Repositioning Xima Software Around Buyer Intent
Repositioning Xima Software Around Buyer Intent
The Partner: Xima Software, B2B Contact Center SaaS
Scale: Enterprise and mid-market organizations
Stack: GA4, Google Tag Manager, Google Search Console, Looker Studio, Screaming Frog
Core Focus: Positioning, product discovery, demand generation, website experience, and qualified demo conversion
Xima had a broad portfolio spanning cloud and on-premise deployment, communication channels, contact-center features, vertical solutions, webinars, and conversion pages. The goal was to make that portfolio easier to discover, understand, and evaluate.
I connected product capabilities to buyer intent, assigned a clear role to priority pages, built a content and optimization roadmap, and strengthened demo conversion measurement.
The biggest challenge was that Xima had a broad product portfolio, but the website did not always explain where each solution fit. Buyers had to navigate cloud and on-premise products, channels, features, integrations, industries, pricing, webinars, and educational content without a consistently clear path.
Xima also relied heavily on branded demand. The site had strong visibility, but non-branded searches generated relatively few clicks. This showed that buyers were seeing Xima in search results, but the product pages were not capturing enough high-intent demand.
There were also content and user experience issues. Broken pages, unclear headings, duplicate titles, orphaned content, and weak internal links made the site harder to navigate and weakened the product story.
Finally, the conversion setup did not clearly separate interest from action. Someone could click a demo button without submitting a form, which made it difficult to identify real lead activity.
I started by reviewing the complete product and content ecosystem. I looked at Xima’s cloud and on-premise solutions, features, channels, industry pages, pricing, demo pages, webinars, customer stories, and educational resources.

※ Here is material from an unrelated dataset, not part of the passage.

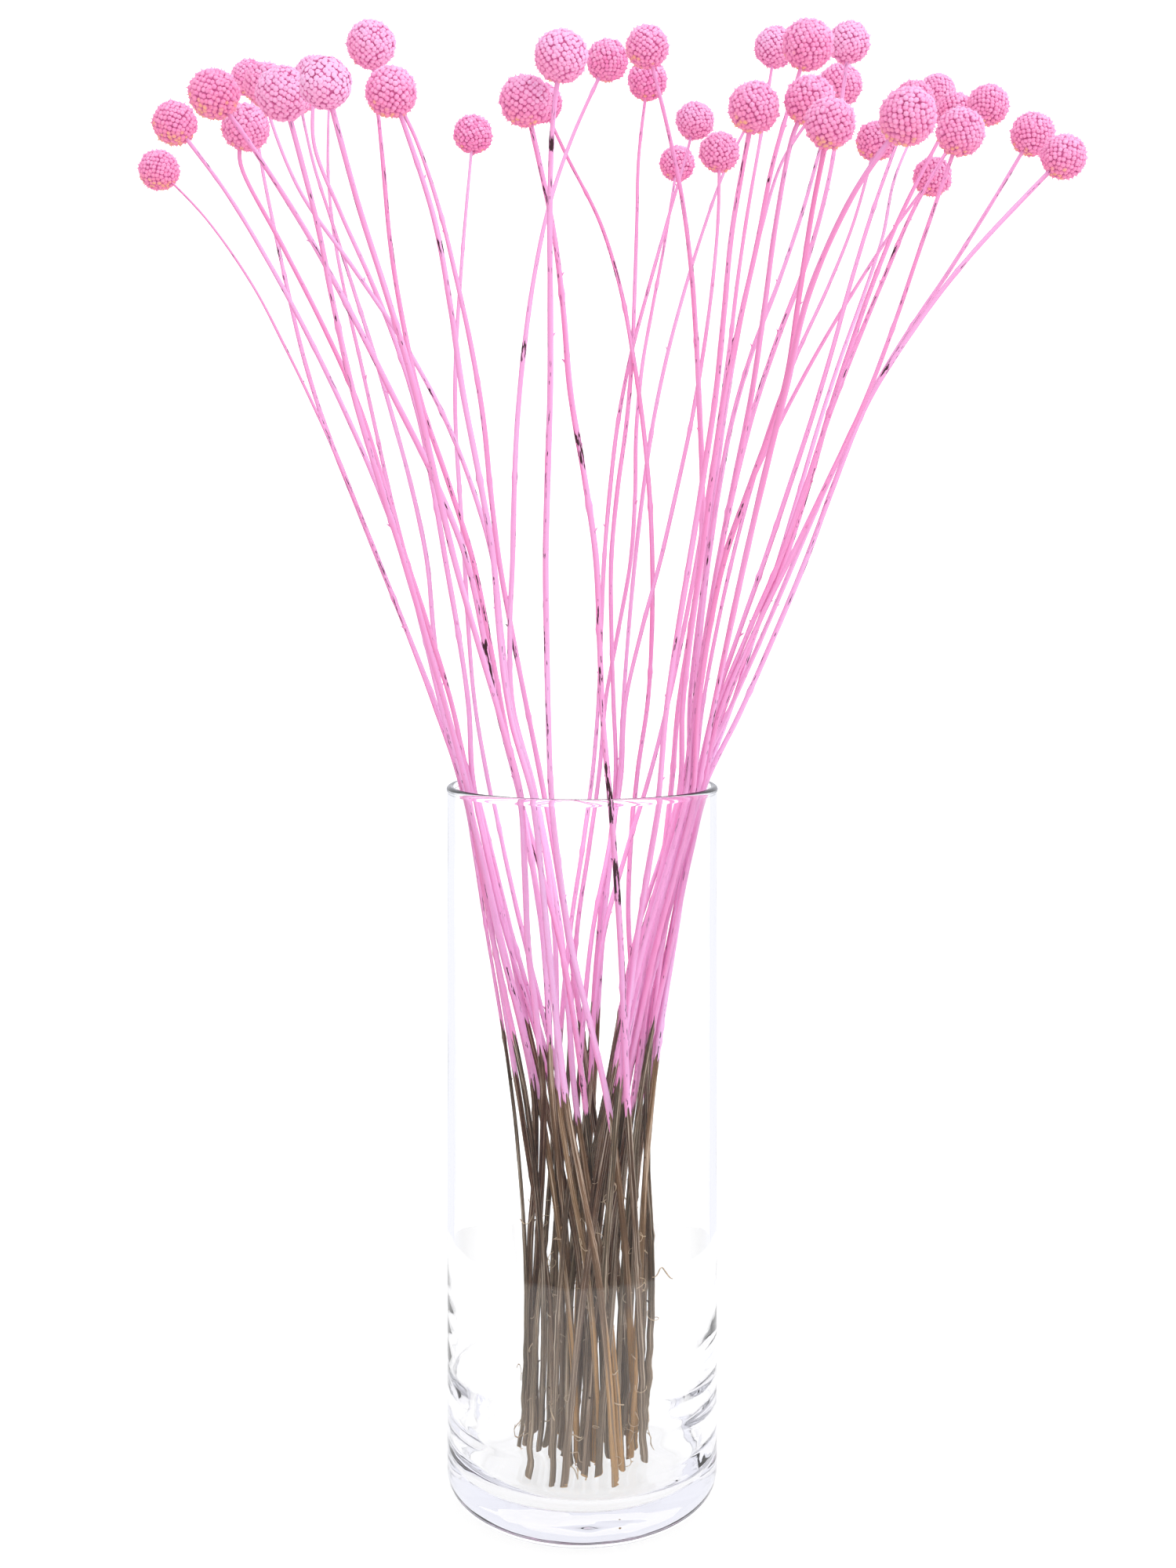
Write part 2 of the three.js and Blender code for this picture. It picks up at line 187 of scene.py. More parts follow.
# %% [markdown]
# ## One floret knob, and a bristle
# A head is a ball of little knobs, each a cluster of tube-shaped florets so small that only its rounded
# crown shows. It could be a sphere, but hundreds of spheres on dozens of heads would be millions of
# faces. A knob of a few rings, closed at the top and open underneath where it is never seen, catches
# light the same way with a few dozen. Many knobs have a stiff bristle standing out of them, which breaks
# the outline. The height up a knob is kept as an attribute, so that the finish can be deeper down in the
# gaps, where little spray reaches and the deeper pink is also painted shade, and dark at the bristles'
# tips.

# %% Floret knob and bristle
KNOB_SIDES = 6
KNOB_RINGS = [(-0.35, 0.50), (0.06, 0.58), (0.32, 0.46), (0.50, 0.22)]
KNOB_TIP = 0.60
BRISTLE_SIDES = 3
BRISTLE_RINGS = [(0.10, 0.15), (0.60, 0.10)]
BRISTLE_TIP = 0.98


def join_rings(shape, rings):
    """The faces between every ring of corners and the next."""
    for lower, upper in zip(rings, rings[1:]):
        for i in range(len(lower)):
            j = (i + 1) % len(lower)
            shape.faces.new((lower[i], lower[j], upper[j], upper[i]))


def turned_shape(name, sides, section, tip):
    """A small pointed shape along +Z, open underneath, that keeps how high each of its points is."""
    mesh = bpy.data.meshes.new(name)
    shape = bmesh.new()
    angles = [2 * math.pi * i / sides for i in range(sides)]
    rings = [[shape.verts.new((radius * math.cos(a), radius * math.sin(a), height)) for a in angles]
             for height, radius in section]
    join_rings(shape, rings)
    point = shape.verts.new((0, 0, tip))
    for i in range(sides):
        shape.faces.new((rings[-1][i], rings[-1][(i + 1) % sides], point))
    shape.to_mesh(mesh)
    shape.free()
    foot = KNOB_RINGS[0][0]
    heights = [(vertex.co.z - foot) / (KNOB_TIP - foot) for vertex in mesh.vertices]
    mesh.attributes.new("knob_height", "FLOAT", "POINT").data.foreach_set("value", heights)
    return add_object(name, mesh)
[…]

I also reviewed search behavior and competitor messaging to understand how buyers described their problems and what they expected to find during the research process.
The technical audit showed that the issue was not simply SEO. It was a combination of product discovery, positioning, customer journey design, content quality, and conversion measurement.
I built one product marketing roadmap that connected positioning, website architecture, content, technical improvements, and analytics.
For each priority page, I defined the intended audience, customer problem, product capability, funnel stage, core message, and next action. This gave every page a clear role in the buyer journey.
I also used search and competitor research as market-language research. This helped identify where Xima’s internal terminology matched buyer language and where the messaging needed to become clearer and more outcome-focused.
The content roadmap prioritized topics such as cloud contact center, CCaaS, speech analytics, AI customer service, CRM integrations, workforce management, customer experience, and contact center automation.
I worked across client stakeholders, content, technical specialists, analytics, implementation, and reporting teams to keep the program aligned. I reorganized the website strategy around the way buyers research and evaluate contact center software. The homepage introduced the broader value proposition, while product, feature, channel, industry, pricing, and demo pages each supported a more specific stage of the journey.
The keyword set was used as market-language research: it showed how buyers described the category, where competitors were visible, and which topics required a product page, solution page, or educational asset.
After competitor and search-result review, the priority map was presented for product alignment and approval. The approved terms connected the homepage, deployment pages, industry pages, channel pages, feature pages, and educational content to explicit market needs.
The technical crawl was translated into a buyer-impact backlog. Issues were prioritized according to whether they blocked discovery, created conflicting product messages, slowed evaluation, or disconnected valuable content.
The initial setup emphasized CTA clicks but did not consistently separate interest from completed lead actions. I treated analytics as part of the GTM system and defined form submissions as the core conversion events.
Clicks increased 29.23% month over month and 7.59% year over year in January.
Cloud Contact Center sessions increased 288.89% MoM and 400% YoY.
33 organic bottom-form and 13 organic Get Demo page submissions were measured in January.
Speech Analytics, AI Customer Service, and Cloud Contact Center each generated more than 11K January impressions.
The project gave Xima a clearer way to present a complex product portfolio.
Instead of treating SEO, content, technical fixes, and analytics as separate projects, I brought them together around one buyer-led product marketing strategy.
Xima gained a stronger connection between customer needs and product capabilities, clearer paths from discovery to demo, and more reliable conversion data for future optimization.